Obama's childhood years in Indonesia are a factor in his campaign, too. But why a negative factor? Should we not wish for a president with global understanding? The President of the United States interacts not only with Americans, but also North Koreans, Russians, Iranians, and people of all faiths and nationalities. Should we not aspire to bridge cultural gaps and elect a president who views the world through a big-picture, worldwide, multicultural lens rather than through a narrow one limited to his own faith and background?
Several of my acquaintances have tried to convince me over the years that I should send my children to Catholic schools. "No," I say, "we have good public schools; I'd rather just send them there." Someone actually said to me in response, "Well, going to mass and taking religion classes won't force your children to be Christian or anything!"

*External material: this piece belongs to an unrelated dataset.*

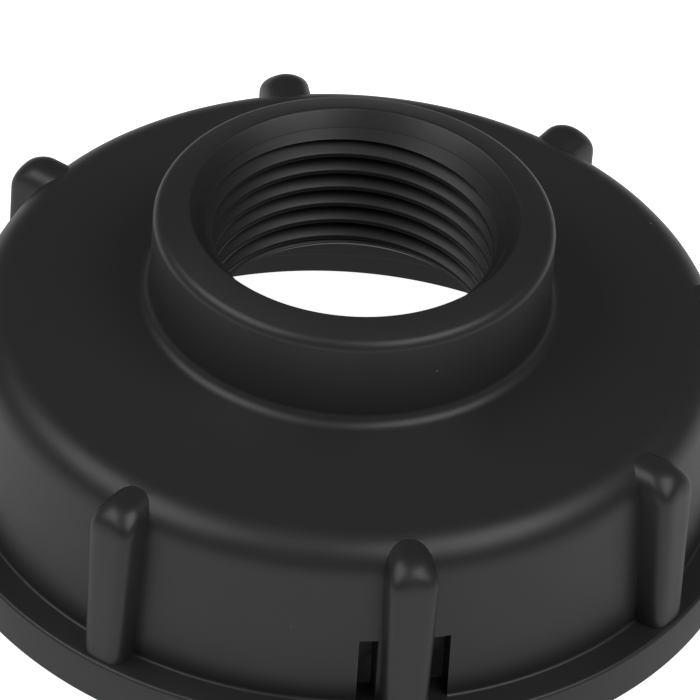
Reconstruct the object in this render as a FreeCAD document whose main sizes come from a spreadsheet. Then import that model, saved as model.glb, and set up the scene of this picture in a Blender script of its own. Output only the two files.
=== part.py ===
# Screw-on tap adapter for the outlet valve of an intermediate bulk container.
# One black moulding, with a coarse 60 mm thread inside its skirt and a 3/4 inch
# pipe bore in the boss on top, and the flat rubber gasket that seals it.
# Millimetres, +Z up. The origin is the centre of the flange's underside, and the
# grip rib with a window on each side of it points along -Y.
import FreeCAD, Part
import math
import os
from types import SimpleNamespace

import Sketcher
from FreeCAD import Placement, Rotation, Vector

SIZES = {
    "socket_radius": 30.2,
    "socket_depth": 17.5,
    "entry_relief": 0.4,
    "entry_depth": 2.2,
    "roof_corner_rounding": 1.0,
    "skirt_wall": 2.2,
    "skirt_draft": 0.3,
    "skirt_foot_rounding": 0.3,
    "flange_reach": 2.9,
    "flange_height": 4.2,
    "flange_rounding": 0.35,
    "roof_wall": 2.6,
    "shoulder_rounding": 3.5,
    "crown_rise": 2.0,
    "bore_radius": 12.06,
    "bore_foot_chamfer": 0.7,
    "countersink_reach": 2.24,
    "countersink_depth": 2.75,
    "boss_rim": 3.0,
    "boss_foot_rounding": 1.2,
    "boss_wall_height": 8.4,
    "boss_face_rise": 0.9,
    "boss_edge_rounding": 1.0,
    "thread_pitch": 6.0,
    "thread_depth": 2.3,
    "thread_start_height": 2.6,
    "thread_root_width": 3.3,
    "thread_lower_flank": 1.9,
    "thread_upper_flank": 0.2,
    "thread_sink": 0.3,
    "thread_end_gap": 0.6,
    "rib_count": 8,
    "rib_sink": 1.8,
    "rib_side_flare": 0.25,
    "rib_corner": 0.5,
    "rib_foot_reach": 2.45,
    "rib_foot_half": 1.8,
    "rib_knee_reach": 2.3,
    "rib_knee_half": 2.05,
    "rib_dome_height": 3.8,
    "rib_dome_depth": 3.6,
    "window_width": 1.65,
    "window_rise": 6.65,
    "window_inset": 0.3,
    "gasket_width": 4.2,
    "gasket_thickness": 2.5,
    "gasket_clearance": 0.2,
}
# Edges this near to a stated ring, in millimetres, are that ring.
SAME_RING = 0.01

doc = FreeCAD.newDocument("TapAdapter")
sheet = doc.addObject("Spreadsheet::Sheet", "Sizes")
for row, (name, value) in enumerate(SIZES.items(), start=1):
    sheet.set(f"A{row}", name)
    sheet.set(f"B{row}", str(value))
    sheet.setAlias(f"B{row}", name)
doc.recompute()


# A number together with the sheet expression that it is bound to.
class Size:
    def __init__(self, value, text):
        self.value = value
        self.text = text

    def __add__(self, other):
        return Size(self.value + other.value, f"({self.text} + {other.text})")

    def __sub__(self, other):
        return Size(self.value - other.value, f"({self.text} - {other.text})")

    def __neg__(self):
        return Size(-self.value, f"(0 - {self.text})")

    def __mul__(self, share):
        return Size(self.value * share, f"({self.text} * {share:.9f})")


size = SimpleNamespace(**{name: Size(float(sheet.get(name)), f"Sizes.{name}") for name in SIZES})
nought = Size(0.0, "0")


def new_body(label):
    body = doc.addObject("PartDesign::Body", label)
    body.Label = label
    return body


# Sketch on one of its body's own planes, lifted off it by the given height.
def new_sketch(body, name, role, height=nought):
    sketch = body.newObject("Sketcher::SketchObject", name)
    plane = next(f for f in body.Origin.OriginFeatures if f.Role == role)
    sketch.AttachmentSupport = [(plane, "")]
    sketch.MapMode = "FlatFace"
    sketch.AttachmentOffset = Placement(Vector(0, 0, height.value), Rotation())
    sketch.setExpression("AttachmentOffset.Base.z", height.text)
    return sketch


def bind(sketch, kind, geometry, point, measure):
    number = sketch.addConstraint(Sketcher.Constraint(kind, -1, 1, geometry, point, measure.value))
    sketch.setExpression(f"Constraints[{number}]", measure.text)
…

Yet the thought of Obama attending both Islamic and Catholic schools in Indonesia strikes fear into some hearts. Instead, it should give us hope that finally we might just have a president who would know how to communicate with the leaders of both Muslim and Christian countries. It is not civilizations that are antithetical and which must clash - it is the misunderstandings of those civilizations that cause clashes. Perhaps, in Obama, we might have a president who would know better than to characterize post-9/11 military actions as a "crusade."
The tendency to disbelieve Obama's unequivocal statements that he's a Christian reminds me of what Norman Daniel writes in his history of Western perceptions of Islam: "It was with very great reluctance that what Muslims said Muslims believed was accepted as what they did believe."2
Of course, Obama isn't Muslim, so I guess that analogy doesn't apply.